Life as the textile expert at a regional history museum

Saturday, July 21, 2012

Calm down and put it in a bag

This week, as I expectantly searched through a photo album for insect carcasses, it occurred to me that you couldn't really be a good museum collections person if you had a crippling fear of bugs.

Artifact collections shouldn't have bugs or vermin of any kind, but part of the process of keeping that way requires an obsessive interest in bugs and evidence of bugs. We put down sticky traps, check exhibit cases for frass (bug poop), and if we actually find a bug our first instinct is to put it in a bag. I once looked down to see a small bug crawling on my hand, and my response was to walk calmly over to the collections manager's desk, show her, and ask for an insect bag. Once bagged, we looked through her chart of harmful artifact-eating insects and tried to identify it.
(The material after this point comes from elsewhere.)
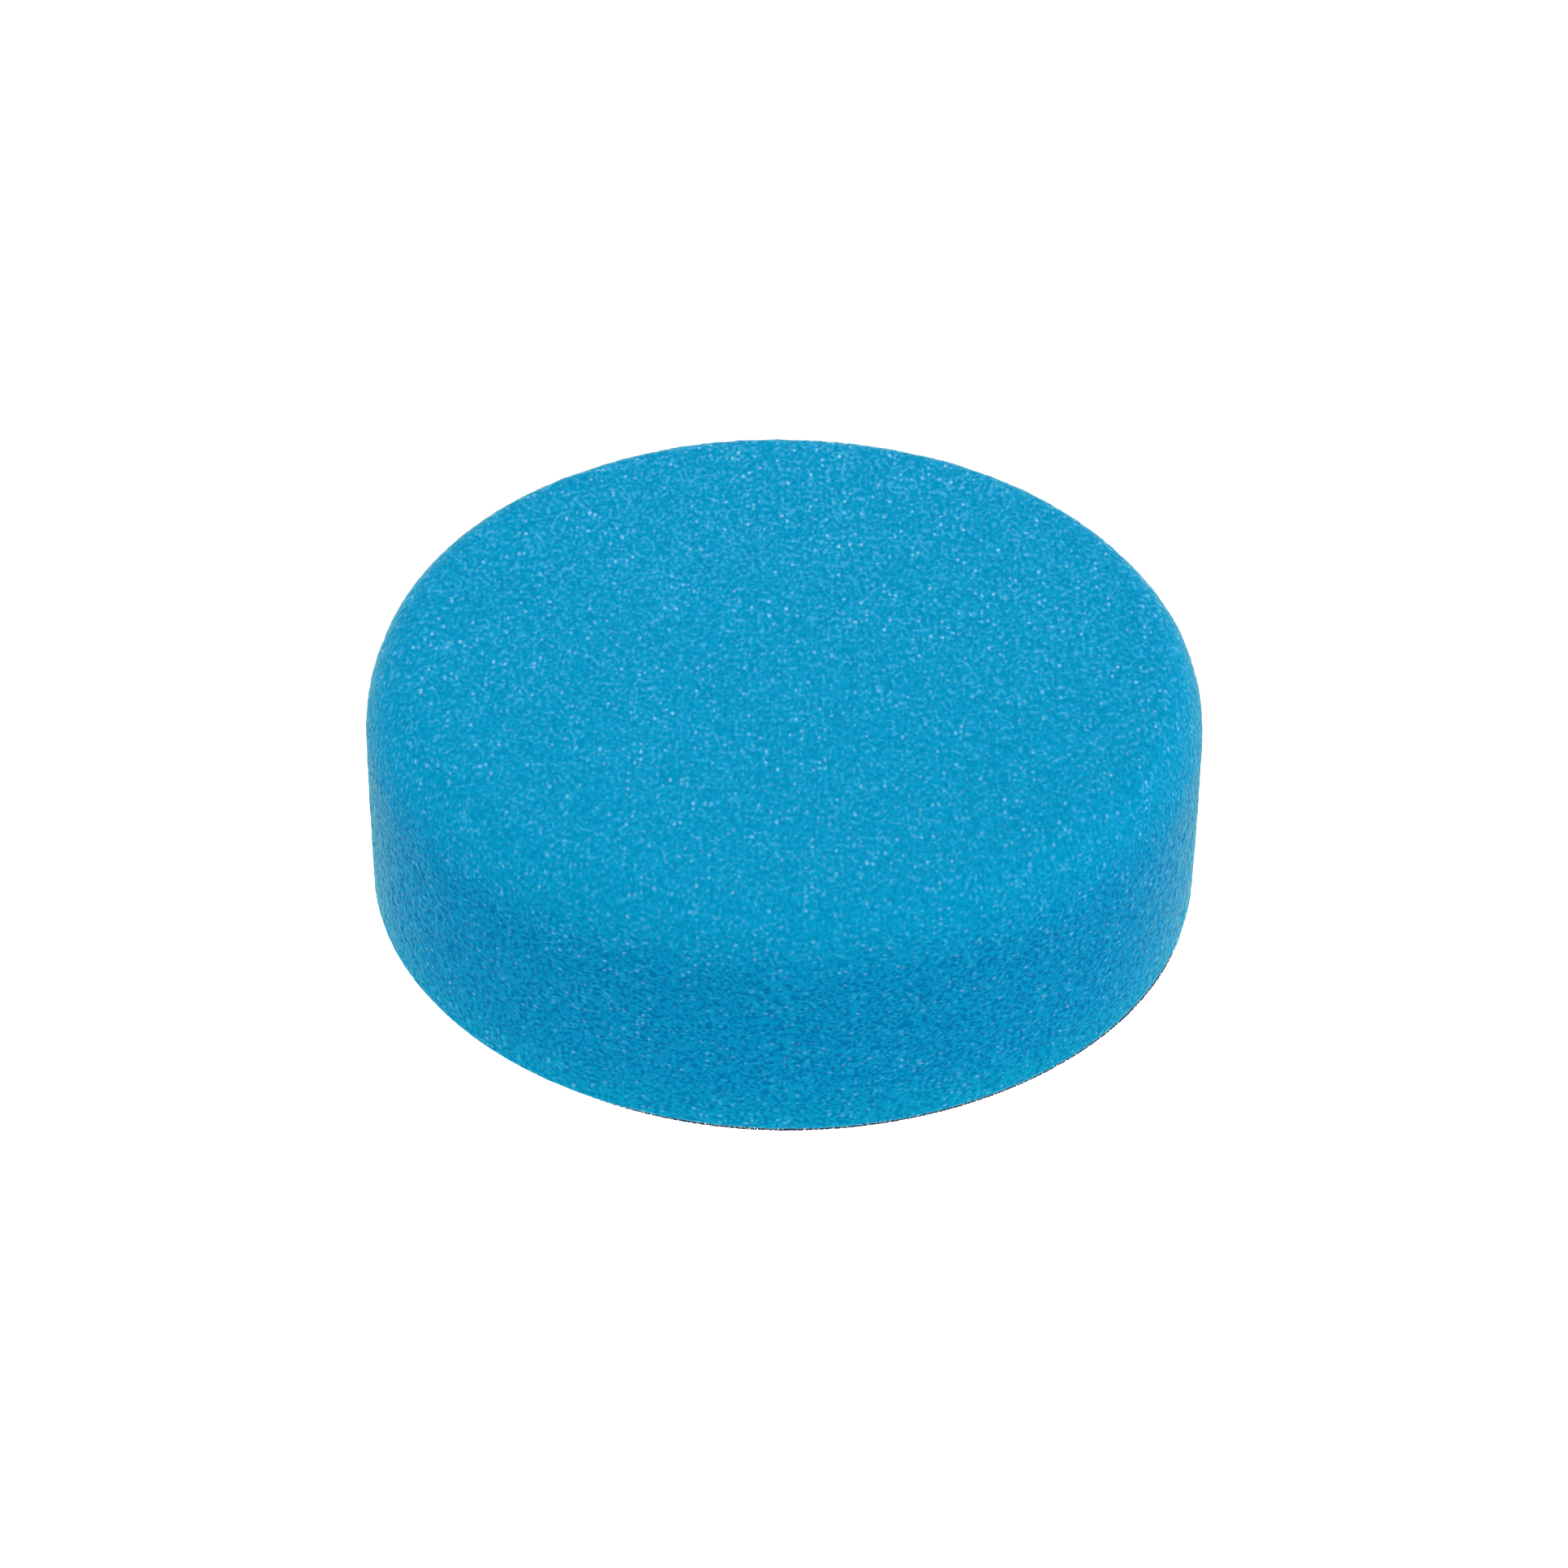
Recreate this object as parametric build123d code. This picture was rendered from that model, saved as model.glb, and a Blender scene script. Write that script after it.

Bugs are also a big reason I've been doing so much vacuuming. As a precaution, we've decided every textile-based object coming off exhibit will get vacuumed, deep frozen, and vacuumed again. The freezing kills insects, and the vacuuming removes dead bugs, eggs, and dust that might be tasty to insects in the future. I haven't found any bug evidence on objects for a while, and so sometimes I wonder if all this extra vacuuming is really necessary. But last week I found some bug bits on a fabric-covered photo album, and it was actually sort of exciting and validating. With relish I paged through the album looking for carcasses, and with each one I removed, I felt like I was creating order in a chaotic world. I may not be able to fix global poverty, but I can fix this.

1 comment:

  1. Oh Clara. This post could not have come at a better time. I am currently working with a private collection and had a rather fun-filled bug finding day. Your post reminds me that, not only am I not alone, but you are indeed right that bug finding is bound to be part of the job!